In yellow these are my expectations, a pullback to the former pivot lows, a head fake move/stop run just below that followed by stage 2 mark-up through the "W" base and making a substantial rally from there.

 Intraday VXX (Short term VIX Futures) fail to make a lower low as the SPX makes a higher intraday high, there's obviously pressure bidding up protection in anticipation of a pullback.

The same is true for spot VIX.

HIO, one of our professional sentiment indicators is going negative intraday after early confirmation.

Our Yields indicator which tens to pull the SPX (green) to it, shows a positive divegrence in white leading to some higher SPX prices (green) and a negative divegrence in to those.

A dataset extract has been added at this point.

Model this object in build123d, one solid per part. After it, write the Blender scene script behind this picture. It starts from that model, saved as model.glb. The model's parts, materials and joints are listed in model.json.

 This is commodities (brown) vs the SPX (green), they gave a leading signal (negative) on an SPX bounce, they then continue lower together and right now we have the same exact signal, commodities are not confirming the SPX just like the last time.

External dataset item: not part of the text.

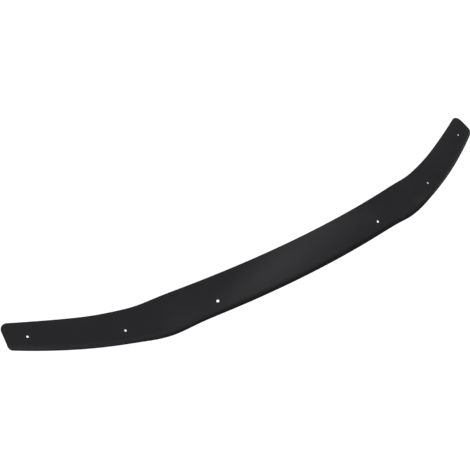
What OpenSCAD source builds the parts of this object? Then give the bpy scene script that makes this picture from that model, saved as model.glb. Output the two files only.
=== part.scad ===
// Wind and insect shield for the front edge of a vehicle hood: one moulded strip with a rolled
// lower lip, folded wings, rounded ends and six screw holes. All sizes in millimetres and degrees.
// It stands as fitted: the vehicle's front is -Y, its rear +Y and up +Z. The origin is the middle
// of the lower edge, on the outer face, and the plane X = 0 is the plane of symmetry.

/* [Overall] */
// Width between the ends of the upper edge
width = 1500; // [1400:10:1600]
// How much further each end of the lower edge reaches
tip_rake = 10.3; // [0:0.1:20]
// Thickness of the sheet
sheet = 3; // [2:0.5:4]
// Radius of the polished edges
edge_r = 1.2; // [0.5:0.1:1.5]
// Corner radius at the upper end of each tip
upper_corner_r = 16; // [6:1:18]
// Corner radius at the lower end of each tip
lower_corner_r = 14; // [6:1:22]

/* [Section] */
// How far the upper edge lies behind the lower edge, at the middle
lean_back = 55.3; // [40:0.1:70]
// How far the upper edge lies above the lower edge, at the middle
face_rise = 73; // [60:0.1:85]
// Height of the outward crown of the face
face_crown = 1.5; // [0:0.1:4]
// Width of the rolled lip along the lower edge
lip_w = 15; // [8:0.5:24]
// Angle through which the lip is rolled under
lip_turn = 35; // [10:1:42]

/* [Lower edge] */
// Radius of the bow, seen from above
lower_bow_r = 2670; // [2000:10:4000]
// Distance of the fold from the plane of symmetry
lower_fold_x = 445; // [420:1:480]
// Length over which the fold is softened
lower_fold_soft = 19; // [10:1:60]
// Turn towards the rear at the fold
lower_fold_back = 3.5; // [1:0.1:9]
// Turn upwards at the fold
lower_fold_up = 6; // [1:0.1:9]
// Radius of the wing beyond the fold, seen from above
lower_wing_plan_r = 2040; // [1600:10:6000]
// Radius of the wing beyond the fold, seen from the front
lower_wing_front_r = 2005; // [1400:5:4000]
// Depth of the shallow dip beside the fold
lower_dip = 7.7; // [0:0.1:10]
// Distance of the dip from the plane of symmetry
lower_dip_x = 397; // [370:1:420]
// Half of the length of the dip
lower_dip_half = 57; // [40:1:80]

/* [Upper edge] */
// Radius of the bow, seen from above
upper_bow_r = 2030; // [1600:10:3000]
// Radius of the crown, seen from the front
upper_crown_r = 8250; // [5000:50:12000]
// Distance of the fold from the plane of symmetry
upper_fold_x = 530; // [500:1:560]
// Length over which the fold is softened
upper_fold_soft = 55; // [20:1:90]
// Turn towards the rear at the fold
upper_fold_back = 2.8; // [1:0.1:6]
// Turn upwards at the fold
upper_fold_up = 14.7; // [8:0.1:18]
// Depth of the shallow dip beside the fold
upper_dip = 4.5; // [0:0.1:8]
// Distance of the dip from the plane of symmetry
upper_dip_x = 450; // [420:1:480]
// Half of the length of the dip
upper_dip_half = 51; // [40:1:80]

/* [Holes] */
// Diameter of the four outer screw holes
hole_d = 5.8; // [4:0.1:9]
// Width of the two inner slots
slot_w = 5.8; // [4:0.1:9]
// How much longer than wide the two inner slots are, so that the strip can grow with heat
slot_extra = 3; // [0.6:0.2:8]
// Distance of the outer holes from the ends, along X
outer_hole_in = 47; // [36:0.5:70]
// Distance from the outer holes to the middle ones, along X
outer_pitch = 205.5; // [170:0.5:230]
// Distance from the middle holes to the inner slots, along X
inner_pitch = 233.5; // [200:0.5:250]
// Height of the outer holes up the face
outer_hole_up = 34.5; // [30:0.5:40]
// Height of the middle holes up the face
mid_hole_up = 32.5; // [28:0.5:42]
// Height of the inner slots up the face
slot_up = 31.5; // [26:0.5:42]

/* [Hidden] */

// Stations from the plane of symmetry to the corner, rows up each face, and the angle between
// stations round a corner or rows round a polished edge
half_stations = 60;
// Below 1 this gathers the stations towards the dips and folds, about halfway out
station_gather = 0.4;
face_rows = 10;
// Above 1 this gathers the rows towards the lip
row_gather = 1.5;
corner_step = 15;
edge_step = 45;
// Small step along the rails by which their direction is measured
probe = 0.001;
// The edge rounding leaves a narrow flat in the middle of a thin sheet
flat_share = 0.1;
edge_round = min(edge_r, sheet * (1 - flat_share) / 2);
bore_fn = 64;
// Drills reach this far past both faces
drill_over = 4;

// Half the width, at the upper and at the lower edge
upper_half = width / 2;
lower_half = upper_half + tip_rake;

function unit(v) = v / norm(v);

// Distance covered past a softened fold, measured along X and nil at the plane of symmetry
function past_fold(x, at, soft) =
    let (d = abs(x) - at)
    (d + norm([d, soft])) / 2 - (norm([at, soft]) - at) / 2;

// Height of a shallow arc of the given radius at a run from its crown
function arc_height(run, radius) = run * run / (2 * radius);

// Depth of the dip beside a fold
function dip_at(x, depth, at, half) = depth * exp(-pow((abs(x) - at) / half, 2));

// The two rails that carry the section, at a share of the half width from -1 to 1
function lower_rail(share) =
    let (
        x = share * lower_half,
        past = past_fold(x, lower_fold_x, lower_fold_soft),
        y = arc_height(x, lower_bow_r) + past * tan(lower_fold_back)
            + arc_height(past, lower_wing_plan_r),
        z = past * tan(lower_fold_up) + arc_height(past, lower_wing_front_r)
            - dip_at(x, lower_dip, lower_dip_x, lower_dip_half)
    )
    [x, y, z];

function upper_rail(share) =
    let (
        x = share * upper_half,
        past = past_fold(x, upper_fold_x, upper_fold_soft),
        y = lean_back + arc_height(x, upper_bow_r) + past * tan(upper_fold_back),
        z = face_rise - arc_height(x, upper_crown_r) + past * tan(upper_fold_up)
            - dip_at(x, upper_dip, upper_dip_x, upper_dip_half)
    )
    [x, y, z];

// Length of strip per unit of share, as a vector, for each rail
function lower_run(share) = (lower_rail(share + probe) - lower_rail(share - probe)) / (2 * probe);
function upper_run(share) = (upper_rail(share + probe) - upper_rail(share - probe)) / (2 * probe);

// The straight line between the rails, from the lower to the upper edge
function chord(share) = upper_rail(share) - lower_rail(share);
function face_height(share) = norm(chord(share));
function along(share) = unit(lower_run(share) + upper_run(share));
function outward(share) = unit(cross(along(share), chord(share)));

// How far the outer face stands out from the chord, at a height up it: the rolled lip, then the
// gentle crown of the face, and the slope of both
lip_slope = tan(lip_turn);
function edge_slope(high) = lip_slope * (1 - lip_w / (2 * high));
function lip_out(up, high) =
    let (low = min(up, lip_w))
    edge_slope(high) * up - arc_height(low, lip_w / lip_slope) - max(up - lip_w, 0) * lip_slope;
function crown_out(up, high) = 4 * face_crown * up * (high - up) / (high * high);
function out_slope(up, high) =
    edge_slope(high) - lip_slope * min(up / lip_w, 1)
    + 4 * face_crown * (high - 2 * up) / (high * high);

// A point on the outer face, and the directions square to the sheet and up the sheet there
function face_point(share, up) =
    let (high = face_height(share))
    lower_rail(share) + unit(chord(share)) * up
    + outward(share) * (lip_out(up, high) + crown_out(up, high));
function face_normal(share, up) =
    unit(outward(share) - unit(chord(share)) * out_slope(up, face_height(share)));
function face_up(share, up) =
    unit(unit(chord(share)) + outward(share) * out_slope(up, face_height(share)));

// Angles between the edges and the end of the strip, and how far each corner arc reaches
upper_corner = acos(unit(upper_run(1)) * unit(chord(1)));
lower_corner = 180 - acos(unit(lower_run(1)) * unit(chord(1)));
upper_reach = upper_corner_r / tan(upper_corner / 2);
lower_reach = lower_corner_r / tan(lower_corner / 2);
corner_run = max(upper_reach, lower_reach);
tip_run = (norm(lower_run(1)) + norm(upper_run(1))) / 2;

// How far a corner arc cuts into the edge, at a run from the end of the strip
function corner_cut(run, radius, angle) =
    let (centre = radius / sin(angle), back = run - centre)
    run >= radius / tan(angle / 2) ? 0
    : centre - back * cos(angle) - sqrt(max(radius * radius - pow(back * sin(angle), 2), 0));

// How far a rounded edge falls back from the face, at a run from the edge
function edge_fall(run) =
    run >= edge_round ? 0
    : edge_round - sqrt(edge_round * edge_round - pow(edge_round - run, 2));

// Points round one half of a polished edge, between a face and the middle of the sheet
function edge_arc(centre, face_dir, edge_dir, turns) =
    [for (a = turns) centre + edge_round * (face_dir * cos(a) + edge_dir * sin(a))];

// One closed section of the strip: outer face upwards, upper edge, inner face downwards and
// lower edge, at a share of the half width and a run from the end
function section(share, run) =
    let (
        fall = edge_fall(run),
        low = corner_cut(run, lower_corner_r, lower_corner) + edge_round,
        high = face_height(share) - corner_cut(run, upper_corner_r, upper_corner) - edge_round,
        rise = [for (i = [0:face_rows]) low + (high - low) * pow(i / face_rows, row_gather)],
        fall_back = [for (i = [face_rows:-1:0]) rise[i]],
        turns = [for (a = [edge_step:edge_step:90]) a],
        back_turns = [for (a = [90:-edge_step:edge_step]) a],
        n_high = face_normal(share, high),
        n_low = face_normal(share, low),
        up_high = face_up(share, high),
        up_low = face_up(share, low),
        top = face_point(share, high),
        bottom = face_point(share, low),
        front = edge_round + fall,
        back = max(sheet - edge_round - fall, front)
    )
    concat(
        [for (up = rise) face_point(share, up) - face_normal(share, up) * fall],
        edge_arc(top - n_high * front, n_high, up_high, turns),
        edge_arc(top - n_high * back, -n_high, up_high, back_turns),
        [for (up = fall_back) face_point(share, up) - face_normal(share, up) * (sheet - fall)],
        edge_arc(bottom - n_low * back, -n_low, -up_low, turns),
        edge_arc(bottom - n_low * front, n_low, -up_low, back_turns)
    );

// Runs from the end at which the corner and the rounded end have their stations
tip_runs = concat(
    [for (a = [0:corner_step:90 - corner_step])
        edge_round + (corner_run - edge_round) * (1 - sin(a))],
    [for (a = [0:edge_step / 2:90]) edge_round * (1 - sin(a))]
);
inner_share = 1 - corner_run / tip_run;
left_stations = [for (i = [len(tip_runs) - 1:-1:1]) [tip_runs[i] / tip_run - 1, tip_runs[i]]];
middle_stations = [for (i = [-half_stations:half_stations])
    let (t = i / half_stations)
    [inner_share * (t + station_gather * sin(360 * t) / (2 * PI)), corner_run]];
right_stations = [for (i = [1:len(tip_runs) - 1]) [1 - tip_runs[i] / tip_run, tip_runs[i]]];
stations = concat(left_stations, middle_stations, right_stations);

// The moulded strip without its holes, lofted through its sections
module strip() {
    rings = [for (s = stations) section(s[0], s[1])];
    ring = len(rings[0]);
    last = len(rings) - 1;
    points = [for (r = rings, p = r) p];
    sides = [for (i = [0:last - 1], j = [0:ring - 1])
        let (a = i * ring + j, b = i * ring + (j + 1) % ring)
        for (t = [[a, b, b + ring], [a, b + ring, a + ring]]) t];
    ends = [[for (j = [ring - 1:-1:0]) j], [for (j = [0:ring - 1]) last * ring + j]];
    polyhedron(points, concat(sides, ends), convexity = 6);
}

// Share of the half width at which a hole at distance x from the plane of symmetry lies
function hole_share(x) = x / upper_half;

// Places children on the outer face, with Z outwards and X along the strip
module on_face(share, up) {
    n = face_normal(share, up);
    u = unit(cross(n, along(share)));
    x = cross(u, n);
    o = face_point(share, up);
    multmatrix([
        [x[0], u[0], n[0], o[0]],
        [x[1], u[1], n[1], o[1]],
        [x[2], u[2], n[2], o[2]],
        [0, 0, 0, 1]
    ]) children();
}

module round_hole() {
    translate([0, 0, -sheet - drill_over])
        cylinder(d = hole_d, h = sheet + 2 * drill_over, $fn = bore_fn);
}

module slot_hole() {
    depth = sheet + 2 * drill_over;
    translate([0, 0, -sheet - drill_over]) {
        for (side = [-1, 1])
            translate([side * slot_extra / 2, 0, 0]) cylinder(d = slot_w, h = depth, $fn = bore_fn);
        translate([-slot_extra / 2, -slot_w / 2, 0]) cube([slot_extra, slot_w, depth]);
    }
}

outer_hole_x = upper_half - outer_hole_in;
mid_hole_x = outer_hole_x - outer_pitch;
slot_x = mid_hole_x - inner_pitch;

module shield() {
    color([0.06, 0.06, 0.065])
        difference() {
            strip();
            for (side = [-1, 1]) {
                on_face(side * hole_share(outer_hole_x), outer_hole_up) round_hole();
                on_face(side * hole_share(mid_hole_x), mid_hole_up) round_hole();
                on_face(side * hole_share(slot_x), slot_up) slot_hole();
            }
        }
}

shield();
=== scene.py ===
"""Hood deflector strip: the moulded shield, its black acrylic and a plain studio.

The shield is made as the real one is. A flat blank gets its rounded outline, its thickness and its
polished edges, is formed over the two long edges of the mould, and is then drilled. All lengths are in
metres and all angles in degrees. The front of the vehicle is -Y and up is +Z.
"""
import logging
import math
from collections.abc import Callable, Iterator
from contextlib import contextmanager
from dataclasses import dataclass, field
from enum import Enum

import bmesh
import bpy
from mathutils import Matrix, Vector


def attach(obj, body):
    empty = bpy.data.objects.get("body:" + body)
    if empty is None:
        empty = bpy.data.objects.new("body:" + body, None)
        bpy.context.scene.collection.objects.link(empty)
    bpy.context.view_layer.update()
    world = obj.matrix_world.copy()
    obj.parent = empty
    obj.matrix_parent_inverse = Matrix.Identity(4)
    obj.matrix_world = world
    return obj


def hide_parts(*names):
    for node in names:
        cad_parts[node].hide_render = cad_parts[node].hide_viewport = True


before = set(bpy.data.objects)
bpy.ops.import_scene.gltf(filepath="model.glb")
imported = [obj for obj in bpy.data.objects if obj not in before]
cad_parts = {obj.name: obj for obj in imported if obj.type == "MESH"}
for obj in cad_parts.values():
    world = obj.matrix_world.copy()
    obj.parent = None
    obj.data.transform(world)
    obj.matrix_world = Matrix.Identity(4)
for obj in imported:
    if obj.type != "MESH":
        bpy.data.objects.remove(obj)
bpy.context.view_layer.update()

log = logging.getLogger("hood_shield")

# Lengths in metres that differ by less than this count as the same
SAME = 1e-5
# Name of the attribute that is 1 on the polished edges
POLISHED = "polished"


# Working with the operators


class Part(Enum):
    """What a selection is made of."""

    VERTEX = "VERT"
    EDGE = "EDGE"


class Axis(Enum):
    """A direction of the flat blank: along the strip or up its face."""

    ALONG = Vector((1, 0, 0))
    UP = Vector((0, 1, 0))


def take_only(obj: bpy.types.Object) -> None:
    """Leaves one object selected and active.

    Args:
        obj: The object that the next operators act on.
    """
    bpy.ops.object.select_all(action="DESELECT")
    obj.select_set(True)
    bpy.context.view_layer.objects.active = obj


@contextmanager
def editing(obj: bpy.types.Object) -> Iterator[None]:
    """Opens an object in edit mode for the lines under `with`.

    Args:
        obj: The mesh object to edit.

    Yields:
        Nothing; the mesh is in edit mode meanwhile.
    """
    take_only(obj)
    bpy.ops.object.mode_set(mode="EDIT")
    yield
    bpy.ops.object.mode_set(mode="OBJECT")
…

The NYSE TICK has been very mellow, I overlaid the SPY (red) on today's action, almost nothing beyond +/- 750 until just recently.

So I'm going to keep watching the 1-3 min charts, that's really where the intraday timing is, the 5 min charts are pretty much set, the Index futures are set for a pullback, HYG's intraday 3C signal is set.

So Again, I'm watching for that risk/reward ratio to improve and make the trade worthwhile as well as the intraday signals and exactly which asset I like the most.